Enforcing Your Contract: Homework – What To Do Before You Go Ahead
The seventh question is whether the parties to the contract have the complied with any prescribed formalities – in other words certain prerequisites may be prescribed in the contract in question or by statute. If these are not complied with the contacts may be void or voidable.
Let's look first at requirements that may be contained in the contract in question and here I will focus on clauses that you are likely to find in a ‘generic' basis in many contracts you may come across in your daily life or business practice:
Law – The contract may stipulate which law applies regardless of where the contract is signed, the nationality of the parties or where the goods or services are provided. This is an extremely useful clause and can have a major impact on rights, liabilities and more importantly the cost of litigation.
Jurisdiction – as for ‘Law' above.
Disputes – Contracts often have a fairly ‘standard' arbitration clause but do not be fooled: arbitration is not cheap and in many cases rivals litigation from a fee perspective (although there are many benefits)! Accordingly it is my view that a dispute clause is preferably and it should follow the following sequence which the parties will be by definition be obliged to follow (The contract should also prescribe time frames for each phase): (a) senior management to meet and discuss possible amicable solutions (Such meetings could be ‘without prejudice' and ‘off the record'; (b) Failing that the matter can be submitted to mediation by a mutually agreed mediator; (c) Failing that arbitration via (I would suggest) the Arbitration Foundation of South Africa BUT such a clause must always be qualified to the effect that either party may under certain circumstances bring an urgent court application.

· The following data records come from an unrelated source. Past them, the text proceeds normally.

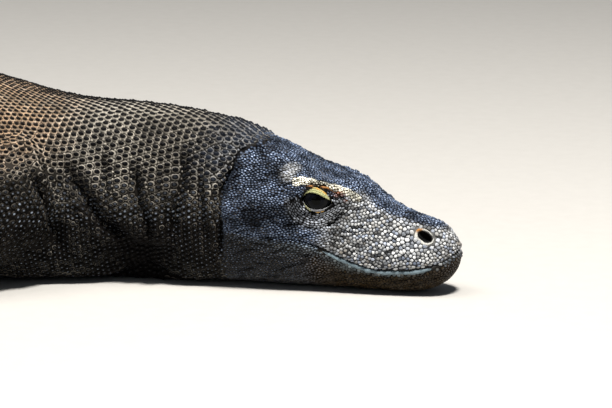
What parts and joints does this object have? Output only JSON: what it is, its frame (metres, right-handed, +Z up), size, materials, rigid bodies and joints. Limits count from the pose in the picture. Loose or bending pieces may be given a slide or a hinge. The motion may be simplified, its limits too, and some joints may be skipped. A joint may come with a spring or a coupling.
{
  "type": "komodo dragon model",
  "caption": "Life-size resting komodo dragon: long flat-bellied body, sprawled clawed legs, tapering tail, blunt snout laid on the floor, scaly hide.",
  "frame": {"origin": "middle of the animal's bounding box, on the floor under its belly", "axes": "+X towards the snout, +Z up, the animal's right side towards -Y"},
  "size_m": [2.33, 0.922, 0.2042],
  "materials": {
    "hide": "dry beaded scales, dull with a faint sheen",
    "head_hide": "pebbled scales, slightly waxy",
    "horn": "dark polished horn",
    "eye": "wet, glossy"
  },
  "bodies": {
    "root": {"head": "head_hide", "lower_jaw": "head_hide", "right_eye": "eye", "left_eye": "eye", "neck": "hide", "chest": "hide", "belly": "hide", "tail_base": "hide", "tail_middle": "hide", "tail_tip": "hide", "right_upper_arm": "hide", "right_forearm": "hide", "right_hand": "hide", "right_hand_claw_1": "horn", "right_hand_claw_2": "horn", "right_hand_claw_3": "horn", "right_hand_claw_4": "horn", "right_hand_claw_5": "horn", "left_upper_arm": "hide", "left_forearm": "hide", "left_hand": "hide", "left_hand_claw_1": "horn", "left_hand_claw_2": "horn", "left_hand_claw_3": "horn", "left_hand_claw_4": "horn", "left_hand_claw_5": "horn", "right_thigh": "hide", "right_shank": "hide", "right_foot": "hide", "right_foot_claw_1": "horn", "right_foot_claw_2": "horn", "right_foot_claw_3": "horn", "right_foot_claw_4": "horn", "right_foot_claw_5": "horn", "left_thigh": "hide", "left_shank": "hide", "left_foot": "hide", "left_foot_claw_1": "horn", "left_foot_claw_2": "horn", "left_foot_claw_3": "horn", "left_foot_claw_4": "horn", "left_foot_claw_5": "horn"}
  },
  "joints": []
}
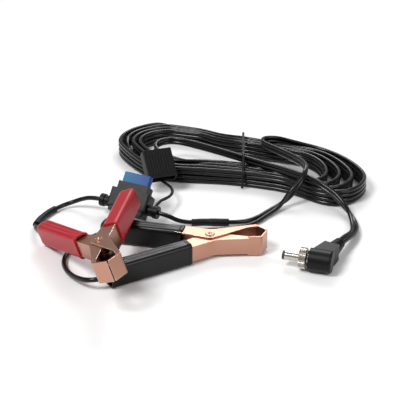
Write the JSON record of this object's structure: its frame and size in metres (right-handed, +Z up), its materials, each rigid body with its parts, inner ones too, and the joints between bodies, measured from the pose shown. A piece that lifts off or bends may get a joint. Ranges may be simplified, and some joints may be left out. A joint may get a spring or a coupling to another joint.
{
  "type": "battery clip power lead",
  "caption": "Spring battery clamps on twin leads with an inline blade fuse and tethered cap, a tied hank of flat twin cord, and a right-angle barrel plug with a locking nut.",
  "frame": {"origin": "Centre of the footprint of the clamps, fuse holder and cap, on the surface that they lie on.", "axes": "+Z up, +Y away from the jaws of the red clamp towards the hank, +X along the black clamp towards its jaws."},
  "size_m": [0.2313, 0.275, 0.0375],
  "materials": {
    "copper_plate": "copper-plated stamped steel, satin",
    "rivet_steel": "copper-plated steel",
    "spring_steel": "dark spring wire",
    "red_vinyl": "dipped soft vinyl, glossy red",
    "black_vinyl": "dipped soft vinyl, glossy black",
    "brass_terminal": "plain",
    "holder_plastic": "moulded, semi-gloss black",
    "cap_rubber": "soft moulded cap, satin black",
    "fuse_blue": "tinted clear plastic, blue",
    "fuse_metal": "zinc alloy, plain",
    "plug_black": "moulded, satin black",
    "plug_nickel": "nickel-plated brass",
    "plug_insulation": "plain black",
    "heat_shrink": "shrunk sleeve, satin black",
    "tie_vinyl": "coated twist wire, black",
    "boot_rubber": "soft, satin black",
    "lead_vinyl": "flexible vinyl jacket, glossy black"
  },
  "bodies": {
    "root": {"black_crimp": "brass_terminal", "black_front_grip": "black_vinyl", "black_inner_lever": "copper_plate", "black_lead": "lead_vinyl", "black_lead_tail": "lead_vinyl", "black_rivet": "rivet_steel", "black_spring": "spring_steel", "cap_strap": "boot_rubber", "cord_hank": "lead_vinyl", "fuse_cap": "cap_rubber", "fuse_holder_base": "holder_plastic", "fuse_holder_body": "holder_plastic", "fuse_lead": "lead_vinyl", "hank_tie": "tie_vinyl", "left_terminal": "brass_terminal", "left_wire_boot": "boot_rubber", "plug_barrel": "plug_nickel", "plug_body": "plug_black", "plug_contact": "plug_nickel", "plug_insulator": "plug_insulation", "plug_neck": "plug_nickel", "plug_strain_relief": "plug_black", "red_lead": "lead_vinyl", "red_lead_shrink": "heat_shrink", "red_outer_lever": "copper_plate", "red_right_grip": "red_vinyl", "red_rivet": "rivet_steel", "red_spring": "spring_steel", "right_terminal": "brass_terminal", "right_wire_boot": "boot_rubber", "splice_shrink": "heat_shrink", "twin_feed": "lead_vinyl", "twin_tail": "lead_vinyl"},
    "black_jaw": {"black_outer_lever": "copper_plate", "black_rear_grip": "black_vinyl"},
    "red_jaw": {"red_inner_lever": "copper_plate", "red_left_grip": "red_vinyl", "red_lead_tail": "lead_vinyl", "red_crimp": "brass_terminal"},
    "fuse": {"fuse_head": "fuse_blue", "fuse_element": "fuse_metal"},
    "nut": {"lock_nut": "plug_nickel"}
  },
  "joints": [
    {"name": "black_jaw_hinge", "type": "hinge", "parent": "root", "child": "black_jaw", "pos_m": [0.03615, -0.01637, 0.0073], "axis": [0, 0, 1], "range_deg": [0, 28], "stiffness_Nm_per_rad": 0.5, "springref_deg": -28.65, "deforming": ["black_spring"]},
    {"name": "red_jaw_hinge", "type": "hinge", "parent": "root", "child": "red_jaw", "pos_m": [-0.0258, -0.05548, 0.02483], "axis": [0.3084, -0.0664, -0.9489], "range_deg": [0, 12], "stiffness_Nm_per_rad": 0.5, "springref_deg": -28.65, "deforming": ["red_spring", "red_lead", "red_lead_shrink"]},
    {"name": "fuse_pull", "type": "slide", "parent": "root", "child": "fuse", "axis": [0.2849, 0.5787, 0.7642], "range_m": [0, 0.015]},
    {"name": "lock_nut_spin", "type": "hinge", "parent": "root", "child": "nut", "pos_m": [0.09185, -0.03476, 0.0071], "axis": [-0.9455, 0.3256, 0], "continuous": true}
  ]
}
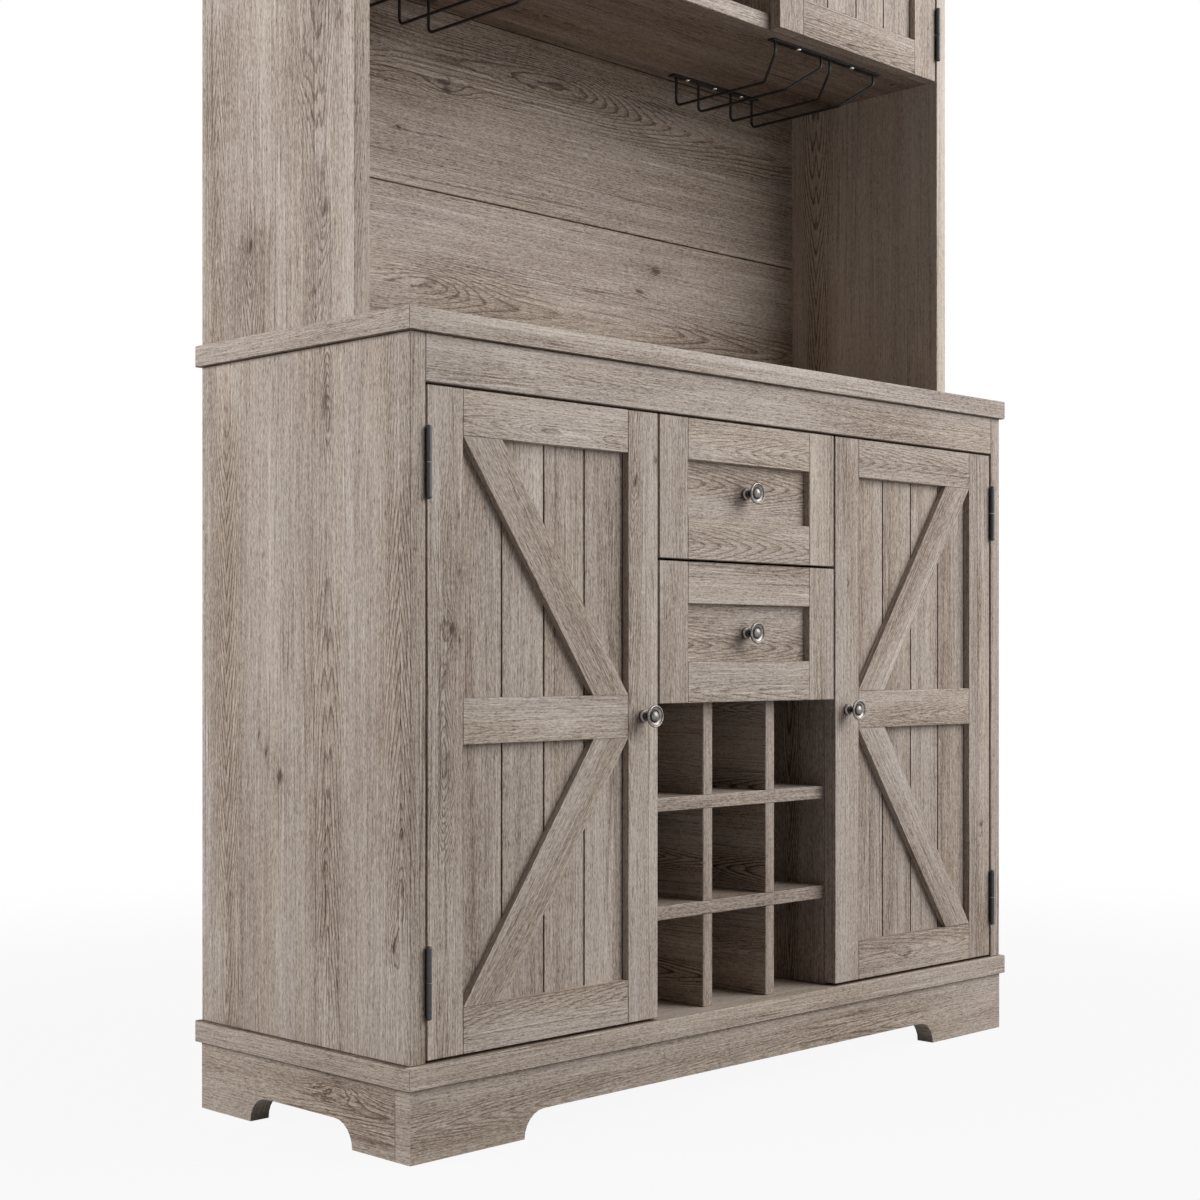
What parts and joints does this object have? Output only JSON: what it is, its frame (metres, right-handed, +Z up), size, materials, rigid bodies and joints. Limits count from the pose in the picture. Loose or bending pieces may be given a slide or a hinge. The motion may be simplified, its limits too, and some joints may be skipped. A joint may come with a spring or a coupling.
{
  "type": "coffee bar cabinet",
  "caption": "Tall coffee bar cabinet: framed plank doors with slanting braces, drawers, a wine rack, a serving bay and wire glass racks under an upper cupboard.",
  "frame": {"origin": "on the floor, at the middle of the cabinet's overall width and depth", "axes": "+X to the viewer's right, +Y from the doors to the back, +Z up"},
  "size_m": [1.13, 0.4178, 1.829],
  "materials": {
    "oak": "grey-brown oak grain, matt",
    "oak_inner": "plain grey-brown, matt",
    "black_metal": "satin black",
    "pewter": "aged pewter, satin"
  },
  "bodies": {
    "cabinet": {"base_back": "oak_inner", "base_board": "oak", "base_partition_left": "oak", "base_partition_right": "oak", "base_shelf_left": "oak_inner", "base_shelf_right": "oak_inner", "base_side_left": "oak", "base_side_right": "oak", "base_top_rail": "oak", "countertop": "oak", "drawer_bay_floor": "oak_inner", "glass_rack_left": "black_metal", "glass_rack_right": "black_metal", "hutch_back": "oak", "hutch_bottom": "oak", "hutch_partition_left": "oak", "hutch_partition_right": "oak", "hutch_side_left": "oak", "hutch_side_right": "oak", "hutch_top_board": "oak", "hutch_top_rail": "oak", "lower_left_door_bottom_hinge": "black_metal", "lower_left_door_top_hinge": "black_metal", "lower_right_door_bottom_hinge": "black_metal", "lower_right_door_top_hinge": "black_metal", "plinth_back": "oak", "plinth_front": "oak", "plinth_left": "oak", "plinth_right": "oak", "rack_divider_1": "oak", "rack_divider_2": "oak", "rack_shelf_1": "oak", "rack_shelf_2": "oak", "upper_left_door_bottom_hinge": "black_metal", "upper_left_door_top_hinge": "black_metal", "upper_right_door_bottom_hinge": "black_metal", "upper_right_door_top_hinge": "black_metal"},
    "lower_left_door": {"lower_left_door_braces": "oak", "lower_left_door_frame": "oak", "lower_left_door_knob": "pewter", "lower_left_door_panel": "oak"},
    "lower_right_door": {"lower_right_door_braces": "oak", "lower_right_door_frame": "oak", "lower_right_door_knob": "pewter", "lower_right_door_panel": "oak"},
    "lower_drawer": {"lower_drawer_box": "oak_inner", "lower_drawer_front_frame": "oak", "lower_drawer_front_panel": "oak", "lower_drawer_knob": "pewter"},
    "upper_left_door": {"upper_left_door_frame": "oak", "upper_left_door_knob": "pewter", "upper_left_door_panel": "oak"},
    "upper_right_door": {"upper_right_door_frame": "oak", "upper_right_door_knob": "pewter", "upper_right_door_panel": "oak"},
    "upper_drawer": {"upper_drawer_box": "oak_inner", "upper_drawer_front_frame": "oak", "upper_drawer_front_panel": "oak", "upper_drawer_knob": "pewter"}
  },
  "joints": [
    {"name": "lower_left_door_hinge", "type": "hinge", "parent": "cabinet", "child": "lower_left_door", "pos_m": [-0.5359, -0.19055, 0.1085], "axis": [0, 0, -1], "range_deg": [0, 170]},
    {"name": "lower_right_door_hinge", "type": "hinge", "parent": "cabinet", "child": "lower_right_door", "pos_m": [0.5359, -0.19055, 0.1085], "axis": [0, 0, 1], "range_deg": [0, 170]},
    {"name": "upper_left_door_hinge", "type": "hinge", "parent": "cabinet", "child": "upper_left_door", "pos_m": [-0.5359, -0.09555, 1.4003], "axis": [0, 0, -1], "range_deg": [0, 170]},
    {"name": "upper_right_door_hinge", "type": "hinge", "parent": "cabinet", "child": "upper_right_door", "pos_m": [0.5359, -0.09555, 1.4003], "axis": [0, 0, 1], "range_deg": [0, 170]},
    {"name": "lower_drawer_slide", "type": "slide", "parent": "cabinet", "child": "lower_drawer", "axis": [0, -1, 0], "range_m": [0, 0.26]},
    {"name": "upper_drawer_slide", "type": "slide", "parent": "cabinet", "child": "upper_drawer", "axis": [0, -1, 0], "range_m": [0, 0.26]}
  ]
}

Entire agreement – when the contract has such a clause, it is imperative to consider whether there are/were any presentations, ‘sales pitches', ‘marketing blurb', etc that gave rise to the contract and which was/were a decisive factor in the decision to enter into the contract. If so these should either be detailed in the contract or attached as addendums/annexures. Change – parties often enter into contracts that have clauses of this nature and then despite that, make or agree to changes verbally without then reducing such to writing, signing (all the parties) it and attaching it as an addendum! When ‘the wheels come off' reference to such a verbal amendment will be in vain! Waiver/relaxation – The effect of such a clause is that the exception proves the rule e.g. a landlord may make one exception/ concession to the prescribed terms of the lease agreement but such exception will be of no avail in future events and cannot be relied upon as an implied/tacit consent to future deviations from the express terms.
Now look first at requirements that may be prescribed by statute – here are some examples:
• The Alienation of Land Act 1981 requires that all contracts pertaining to property transactions have to be in writing. This also applies to for example the exercise of a first right of refusal contained in such a contract, e.g. the right to buy land/property that is the subject of a rental/lease agreement – I had a client who exercise such a right verbally and then tried to enforce it of no avail! This also applies to time share, share block agreements and even lease agreements if for a period of more than 10 (ten) years – the latter must be recorded in the deeds office. Ante-Nuptial contracts not only have to be in writing but must be also be attested to by a notary public and recorded in the deeds office.
The General Law Amendment Act of 1956 requires suretyship agreements to be in writing.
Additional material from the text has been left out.